Hey guys ,
is it in general possible to use the data.parallel wrapper if you got two different gpus
thanks Tobi
Hey guys ,
is it in general possible to use the data.parallel wrapper if you got two different gpus
thanks Tobi
Yes, that’s possible.
However, you will get a warning, if there is an imbalance in the GPU memory (one has less memory than the other).
Also, your performance should depend on the slowest GPU you are using, so it might not be recommended, if you are using GPUs with a very different performance profile.
thanks for the reply,
I got another question it seems like that the two gpus get the same distributions of the data , if the dataset is to large then i got a cuda out off memory error, but for small dataset this is no problem . Do you have any idea how to fix this?
best, Tobi
Have a look at this blog post to see how nn.DataParallel works internally and how to counter some effects of an imbalanced memory usage.
PS: you could also try out nn.DistributedDataParallel, which shouldn’t introduce the imbalance.
Apologies for the old thread resurrection here.
If I have a single machine with 2 mismatched GPUs (1 fast with big memory, 1 slow with small memory), DataParallel will only go as fast as the slow GPU with less memory, making it not worth using - as was covered above.
Does DistributedDataParallel on a single machine with 2 mismatched GPUs make sense? Or am I better off simply using the single fast GPU?
I’m trying to understand the usages of DistributedDataParallel (SPSD, SPMD, etc.)
I’ve been trying to read this and getting a bit confused: [POLL][RFC] Can we retire Single-Process Multi-Device Mode from DistributedDataParallel? · Issue #47012 · pytorch/pytorch · GitHub
Both parallel approaches would suffer from the slow GPU, so you would have to check the actual performance using the fast GPU only vs. DistributedDataParallel.
I’ve got a similar issue, but in my instance it’s not to much the speed I’m worried about.
I’ve got a machine with a single 3090, and ideally would purchase another but they seem hard to come by since the release of the 40xx series.
If I buy a 4090 and put it in the same machine am I right in that I’ll be limited by the speed of the 3090, but I will be able to take advantage of the extra memory capacity from having two gpus?
This could be the case as the slowest part of your pipeline would create the bottleneck.
It’s unclear if this would be the 3090 (or e.g. the data loading) and depends on your actual use case.

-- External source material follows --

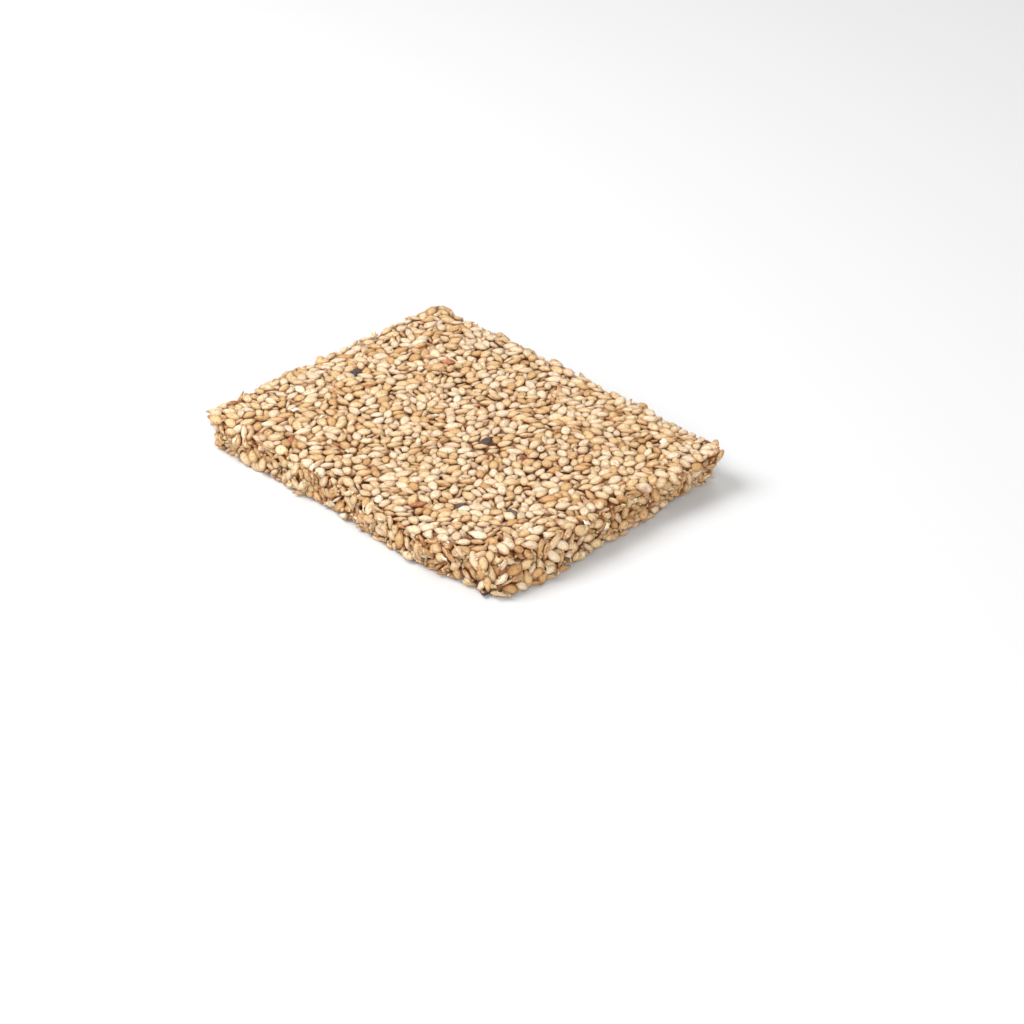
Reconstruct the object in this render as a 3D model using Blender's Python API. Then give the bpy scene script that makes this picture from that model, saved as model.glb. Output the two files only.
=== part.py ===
"""A hand-cut sesame cracker, lying flat, as one solid.

The cracker is a pressed slab of sesame seeds, so its top and walls are covered with grains.
Each grain is a raised lens with a teardrop outline, and the binder between the grains lies
lower. The surface is laid out flat first, with the walls unfolded round the top like a skirt,
and then folded over the slab's rim. Whole seeds that stand proud of the slab are fused on at
the end.

The model is in metres, +Z up, and stands on z = 0 with its bounding box centred on the
origin. +X is the cracker's long side and +Y its short side.
"""

import math
import random

import bmesh
import bpy
from mathutils import Matrix, Vector, geometry, noise

MM = 0.001

# The slab. Corners are where the straight cuts would meet, seen from above.
THICKNESS = 8.1 * MM
CORNERS = (
    Vector((40.7, -31.5)) * MM,
    Vector((43.5, 30.6)) * MM,
    Vector((-43.2, 33.2)) * MM,
    Vector((-39.2, -33.3)) * MM,
)
CORNER_RADIUS = 3.0 * MM
RIM_RADIUS = 1.8 * MM

# Where the cuts wander: a plan point, how far round it that reaches, and how far the foot and
# the rim are moved there. The foot sticks out at the first corner and is undercut at the
# second, and the walls on both sides of the first corner bulge.
WANDERINGS = (
    (CORNERS[0], 28 * MM, Vector((5.0, -0.7)) * MM, Vector((0.0, 0.0)) * MM),
    (CORNERS[1], 18 * MM, Vector((-4.5, -2.5)) * MM, Vector((0.0, 0.0)) * MM),
    (CORNERS[2], 15 * MM, Vector((-0.5, 0.6)) * MM, Vector((0.0, 0.0)) * MM),
    (CORNERS[3], 12 * MM, Vector((2.2, 1.4)) * MM, Vector((0.0, 0.0)) * MM),
    (Vector((22.0, -32.5)) * MM, 17 * MM, Vector((0.0, -1.8)) * MM, Vector((0.0, -2.4)) * MM),
    (Vector((41.5, -14.0)) * MM, 15 * MM, Vector((0.3, 0.0)) * MM, Vector((2.6, 0.0)) * MM),
)
LEAN_CURVE = 1.3

# Unevenness of the cut walls and of the pressed top.
WALL_WAVE = 0.9 * MM
TOP_WAVE = 0.25 * MM
WAVE_LENGTH = 11 * MM

# A sesame seed. Its outline has a pointed tip at the low end and is widest past the middle.
SEED_LENGTH = 3.4 * MM
SEED_WIDTH = 2.1 * MM
SEED_DEPTH = 1.1 * MM
OUTLINE = ((-0.50, 0.0), (-0.10, -0.42), (0.28, -0.48), (0.50, 0.0), (0.28, 0.48), (-0.10, 0.42))
CREST = (-0.20, 0.22)
RIM_LEVEL = 0.25

# The grains of the slab. The binder lies this far below the crests.
BINDER_DROP = 0.75 * MM
FOOT_DROP = 0.3 * MM
CREST_SPREAD = 0.25 * MM
GRAIN_GAP = 0.15 * MM
GRAIN_TRIES = 60000
FOOT_SPACING = 2.6 * MM
FOOT_MARGIN = 0.25 * MM
CORNER_STEPS = 4
SAME_PLACE = 0.002 * MM

# Whole seeds lying proud of the slab, with their middles this far below its surface.
PROUD_SPACING = 12 * MM
PROUD_SINK = 0.35 * MM
PROUD_TILT = math.radians(14)
PROUD_TRIES = 4000

SKIN_COLOUR = (0.60, 0.39, 0.19, 1.0)
SKIN_ROUGHNESS = 0.5

SEED_OF_DRAWS = 7


def inner_corners():
    """The centres of the four corner roundings, going round counter-clockwise."""
    centres = []
    for i, corner in enumerate(CORNERS):
        back = (CORNERS[i - 1] - corner).normalized()
        ahead = (CORNERS[(i + 1) % len(CORNERS)] - corner).normalized()
        half_angle = back.angle(ahead) / 2
        inward = (back + ahead).normalized()
        centres.append(corner + inward * CORNER_RADIUS / math.sin(half_angle))
    return centres


def nearest_on_core(point, core):
    """The point of the inner quadrilateral nearest to a plan point, which may be itself."""
    inside = True
    nearest = None
    for i, start in enumerate(core):
        side = core[(i + 1) % len(core)] - start
        offset = point - start
        if side.cross(offset) < 0:
            inside = False
        share = max(0.0, min(1.0, offset.dot(side) / side.length_squared))
        foot = start + side * share
        if nearest is None or (point - foot).length < (point - nearest).length:
            nearest = foot
    return point.copy() if inside else nearest


def skirt_reach():
    """How far the unfolded wall reaches beyond the inner quadrilateral."""
    rim_length = RIM_RADIUS * math.pi / 2
    return CORNER_RADIUS - RIM_RADIUS + rim_length + THICKNESS - RIM_RADIUS


def rim_profile(reach):
    """Height, outward distance and lean of a surface point this far out in the unfolded plan."""
    flat = CORNER_RADIUS - RIM_RADIUS
    turn = max(0.0, min(math.pi / 2, (reach - flat) / RIM_RADIUS))
    rim_length = RIM_RADIUS * math.pi / 2
    below_rim = max(0.0, reach - flat - rim_length)
    height = THICKNESS - RIM_RADIUS * (1 - math.cos(turn)) - below_rim
    distance = min(reach, flat) + RIM_RADIUS * math.sin(turn)
    return max(0.0, height), distance, turn


def wandering(plan, height):
    """How far the surface is moved sideways near a plan point, at this height."""
    share = (1 - height / THICKNESS) ** LEAN_CURVE
    total = Vector((0, 0))
    for middle, spread, foot, rim in WANDERINGS:
        near = math.exp(-(((plan - middle).length / spread) ** 2))
        total += (foot * share + rim * (1 - share)) * near
    return total


def fold(point, core):
    """The place on the slab of a point of the unfolded plan, and the way out of the slab there."""
    nearest = nearest_on_core(point, core)
    away = point - nearest
    side = away.normalized()
    height, distance, turn = rim_profile(away.length)
    wave = WALL_WAVE * noise.noise(Vector((*nearest, 0)) / WAVE_LENGTH) if away.length > 0 else 0
    swell = TOP_WAVE * noise.noise(Vector((*point, 0)) / WAVE_LENGTH) * height / THICKNESS
    plan = nearest + side * (distance + wave)
    plan += wandering(plan, height)
    place = Vector((*plan, height + swell))
    outward = Vector((*(side * math.sin(turn)), math.cos(turn)))
    return place, outward


def foot_loop(core):
    """The unfolded plan points of the wall's foot, going round counter-clockwise."""
    reach = skirt_reach()
    loop = []
    for i, centre in enumerate(core):
        before = (centre - core[i - 1]).normalized()
        side = core[(i + 1) % len(core)] - centre
        start_angle = math.atan2(-before.x, before.y)
        sweep = before.angle(side)
        for k in range(CORNER_STEPS):
            angle = start_angle + sweep * k / CORNER_STEPS
            loop.append(centre + Vector((math.cos(angle), math.sin(angle))) * reach)
        outward = Vector((side.y, -side.x)).normalized() * reach
        side_steps = round(side.length / FOOT_SPACING)
        for k in range(side_steps):
            loop.append(centre + side * k / side_steps + outward)
    return loop


class Spacing:
    """Places that are kept at least a given distance apart."""

    def __init__(self, distance):
        self.distance = distance
        self.cells = {}

    def cell_of(self, place):
        return tuple(math.floor(x / self.distance) for x in place)

    def is_free(self, place):
        x, y, z = self.cell_of(place)
        around = (
            other
            for i in (x - 1, x, x + 1)
            for j in (y - 1, y, y + 1)
            for k in (z - 1, z, z + 1)
            for other in self.cells.get((i, j, k), ())
        )
        return all((place - other).length >= self.distance for other in around)

    def take(self, place):
        self.cells.setdefault(self.cell_of(place), []).append(place)


def plan_limits(core):
    reach = skirt_reach()
    low = Vector((min(c.x for c in core) - reach, min(c.y for c in core) - reach))
    high = Vector((max(c.x for c in core) + reach, max(c.y for c in core) + reach))
    return low, high


def lay_grains(core, rng):
    """Middle and direction of every grain in the unfolded plan, with the grains kept apart."""
    low, high = plan_limits(core)
    lowest_reach = skirt_reach() - SEED_WIDTH / 2 - FOOT_MARGIN
    spacing = Spacing(SEED_WIDTH + GRAIN_GAP)
    grains = []
    for _ in range(GRAIN_TRIES):
        middle = Vector((rng.uniform(low.x, high.x), rng.uniform(low.y, high.y)))
        angle = rng.uniform(0, 2 * math.pi)
        along = Vector((math.cos(angle), math.sin(angle)))
        half = along * (SEED_LENGTH - SEED_WIDTH) / 2
        ends = (middle - half, middle + half)
        if any((end - nearest_on_core(end, core)).length > lowest_reach for end in ends):
            continue
        folded = [fold(end, core)[0] for end in ends]
        if all(spacing.is_free(place) for place in folded):
            grains.append((middle, along))
            for place in folded:
                spacing.take(place)
    return grains


def grain_slab(core, rng):
    """The slab as one closed mesh, with a raised lens for each grain on its top and walls."""
    plan = foot_loop(core)
    foot_count = len(plan)
    drops = [FOOT_DROP] * foot_count
    edges = [(i, (i + 1) % foot_count) for i in range(foot_count)]
    for middle, along in lay_grains(core, rng):
        across = Vector((-along.y, along.x))
        first = len(plan)
        crest = first + len(OUTLINE)
        plan += [middle + along * x * SEED_LENGTH + across * y * SEED_WIDTH for x, y in OUTLINE]
        plan += [middle + along * x * SEED_LENGTH for x in CREST]
        drops += [BINDER_DROP] * len(OUTLINE) + [CREST_SPREAD * rng.random()] * len(CREST)
        edges += [(first + k, first + (k + 1) % len(OUTLINE)) for k in range(len(OUTLINE))]
        edges.append((crest, crest + 1))

    laid, _, faces, sources, *_ = geometry.delaunay_2d_cdt(plan, edges, [], 1, SAME_PLACE)
    mesh = bmesh.new()
    verts = []
    foot = {}
    for point, source in zip(laid, sources):
        place, outward = fold(point, core)
        drop = drops[source[0]] if source else BINDER_DROP
        verts.append(mesh.verts.new(place - outward * drop))
        if source and source[0] < foot_count:
            foot[source[0]] = verts[-1]
    for face in faces:
        mesh.faces.new([verts[i] for i in face])
    underside = mesh.faces.new([foot[i] for i in reversed(range(foot_count))])
    bmesh.ops.poke(mesh, faces=[underside])
    bmesh.ops.triangulate(mesh, faces=mesh.faces[:])
    bmesh.ops.recalc_face_normals(mesh, faces=mesh.faces[:])
    return mesh


def whole_seed(placing):
    """A closed seed with few sides, lying along X with its tip at -X before it is placed."""
    mesh = bmesh.new()
    for side in (-1, 1):
        level = side * SEED_DEPTH / 2
        for x, y in OUTLINE:
            mesh.verts.new((x * SEED_LENGTH, y * SEED_WIDTH, level * RIM_LEVEL))
        for x in CREST:
            mesh.verts.new((x * SEED_LENGTH, 0, level))
    bmesh.ops.convex_hull(mesh, input=mesh.verts[:])
    bmesh.ops.transform(mesh, matrix=placing, verts=mesh.verts[:])
    bmesh.ops.recalc_face_normals(mesh, faces=mesh.faces[:])
    return mesh


def proud_placings(core, rng):
    """Where the whole seeds lie: spread evenly over the top and the walls."""
    low, high = plan_limits(core)
    lowest_reach = skirt_reach() - SEED_LENGTH / 2
    spacing = Spacing(PROUD_SPACING)
    placings = []
    for _ in range(PROUD_TRIES):
        middle = Vector((rng.uniform(low.x, high.x), rng.uniform(low.y, high.y)))
        turn = rng.uniform(0, 2 * math.pi)
        tilt = rng.uniform(-PROUD_TILT, PROUD_TILT)
        if (middle - nearest_on_core(middle, core)).length > lowest_reach:
            continue
        place, outward = fold(middle, core)
        if not spacing.is_free(place):
            continue
        spacing.take(place)
        upright = outward.to_track_quat("Z", "Y").to_matrix().to_4x4()
        lying = Matrix.Rotation(turn, 4, "Z") @ Matrix.Rotation(tilt, 4, "Y")
        placings.append(Matrix.Translation(place - outward * PROUD_SINK) @ upright @ lying)
    return placings


def fuse_seeds(slab, placings):
    """Join whole seeds to the slab by one union."""
    collection = bpy.data.collections.new("whole seeds")
    bpy.context.scene.collection.children.link(collection)
    for i, placing in enumerate(placings):
        object_from(whole_seed(placing), f"seed_{i}", collection)
    bpy.context.view_layer.objects.active = slab
    union = slab.modifiers.new("whole seeds", "BOOLEAN")
    union.operation = "UNION"
    union.solver = "EXACT"
    union.operand_type = "COLLECTION"
    union.collection = collection
    bpy.ops.object.modifier_apply(modifier=union.name)
    weld = slab.modifiers.new("weld", "WELD")
    weld.merge_threshold = SAME_PLACE
    bpy.ops.object.modifier_apply(modifier=weld.name)
    for seed in list(collection.objects):
        bpy.data.objects.remove(seed, do_unlink=True)
    bpy.data.collections.remove(collection)


def stand_centred(solid):
    """Move the mesh so that its bounding box stands centred on the origin."""
    places = [vert.co for vert in solid.data.vertices]
    low = Vector([min(place[axis] for place in places) for axis in range(3)])
    high = Vector([max(place[axis] for place in places) for axis in range(3)])
    middle = (low + high) / 2
    solid.data.transform(Matrix.Translation((-middle.x, -middle.y, -low.z)))


def skin_material():
    skin = bpy.data.materials.new("toasted sesame")
    skin.use_nodes = True
    shader = skin.node_tree.nodes["Principled BSDF"]
    shader.inputs["Base Color"].default_value = SKIN_COLOUR
    shader.inputs["Roughness"].default_value = SKIN_ROUGHNESS
    shader.inputs["Metallic"].default_value = 0.0
    return skin


def object_from(mesh, name, collection):
    data = bpy.data.meshes.new(name)
    mesh.to_mesh(data)
    mesh.free()
    found = bpy.data.objects.new(name, data)
    collection.objects.link(found)
    return found


def remove_old_objects():
    for old in list(bpy.data.objects):
        bpy.data.objects.remove(old, do_unlink=True)


def main():
    remove_old_objects()
    rng = random.Random(SEED_OF_DRAWS)
    core = inner_corners()
    cracker = object_from(grain_slab(core, rng), "cracker", bpy.context.scene.collection)
    fuse_seeds(cracker, proud_placings(core, rng))
    stand_centred(cracker)
    cracker.data.materials.append(skin_material())


main()
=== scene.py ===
"""A sesame cracker: toasted seeds packed and pressed into a thin slab, cut by hand.

The slab is a rounded quadrilateral whose walls lean out or in at its corners. Under its
surface the seeds are packed by a small simulation: each seed is six balls that push their
neighbours apart while the slab's surface holds them in. Seeds of a few shapes are modelled
once and copied to those places, one joined piece for each finish. Crumbs, husks and a brown
binder fill the gaps. Lengths are in millimetres until a mesh is made.
"""

import math

import bpy
import numpy as np
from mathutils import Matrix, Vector, kdtree, noise


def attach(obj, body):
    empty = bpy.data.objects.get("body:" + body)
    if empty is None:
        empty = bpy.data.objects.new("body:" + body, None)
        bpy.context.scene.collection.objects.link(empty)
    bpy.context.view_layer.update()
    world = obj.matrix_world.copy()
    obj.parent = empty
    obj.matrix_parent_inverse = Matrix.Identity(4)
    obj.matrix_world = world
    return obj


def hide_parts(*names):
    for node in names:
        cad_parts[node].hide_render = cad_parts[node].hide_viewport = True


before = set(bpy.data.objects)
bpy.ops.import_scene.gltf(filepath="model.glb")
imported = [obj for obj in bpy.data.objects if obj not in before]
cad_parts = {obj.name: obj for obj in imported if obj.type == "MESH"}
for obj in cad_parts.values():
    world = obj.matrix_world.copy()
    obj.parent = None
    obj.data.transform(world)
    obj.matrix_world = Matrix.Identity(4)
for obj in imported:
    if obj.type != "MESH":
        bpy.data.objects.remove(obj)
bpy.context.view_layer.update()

MM = 0.001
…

Sorry I should have been clearer. What I meant was, can I assume that if I’m using a 3090 and 4090 in the same machine, I won’t get the speed of the 4090 because I’m using it in conjunction with a slower GPU, but I will be able to take advantage of having the additional GPU memory. So I can use larger models, batch sizes, etc.
Yes, as mentioned before you might not be able to get the full performance of the 4090 as it would have to wait for the slowest part of your entire training pipeline. It could be the 3090, it could also be any other part such as the data loading and even your 3090 could already be running into the bottleneck, so I would recommend to profile the workload to see how the overall training behaves.
@ptrblck Would it make sense to distribute batches in proportions corresponding to the performance of each GPU? For example, we could run 24 samples on the 4090 and 8 on the 3090, or find another optimum distribution that would result in a speedup.
Yes, this could be a valid idea you could experiment with. However, note that DDP divides the gradients by the world_size as seen here so you might need to scale the gradients manually since your batch size differs on each rank.
Here is a simple example showing the different outputs using balanced vs. imbalanced batches:
# balanced DDP workload
world_size = 2
batch_size = 16
global_batch_size = world_size * batch_size
g1 = torch.arange(batch_size).float()
g2 = torch.arange(batch_size, batch_size*2)
g_allreduced = (g1.sum() / batch_size + g2.sum() / batch_size) / world_size
print(g_allreduced)
# tensor(15.5000)
print(g_allreduced == torch.cat((g1, g2)).sum() / global_batch_size)
# tensor(True)
# imbalanced DDP workload
batch_size1 = 24
batch_size2 = 8
g1 = torch.arange(batch_size1).float()
g2 = torch.arange(batch_size1, batch_size1+batch_size2).float()
g_allreduced = (g1.sum() / batch_size1 + g2.sum() / batch_size2) / world_size
print(g_allreduced)
# tensor(19.5000)
# scaling the imbalanced DDP workload
g_allreduced = (g1.sum() / batch_size1 * batch_size1/batch_size + g2.sum() / batch_size2 * batch_size2/batch_size) / world_size
print(g_allreduced)
# tensor(15.5000)
You could also use other approaches to create the right average gradients e.g. by using reduction="sum" in the criterion and then normalizing afterwards.
I have a specific research case where I’m trying manually delegate tasks to an intel A770 and a RTX 3090. I can’t seem to create an environment with XPU and Cuda support using pip. Is there a pathway to this if I build from source
I haven’t heard of any builds supporting multiple different accelerators and thus don’t believe it’s possible at the moment.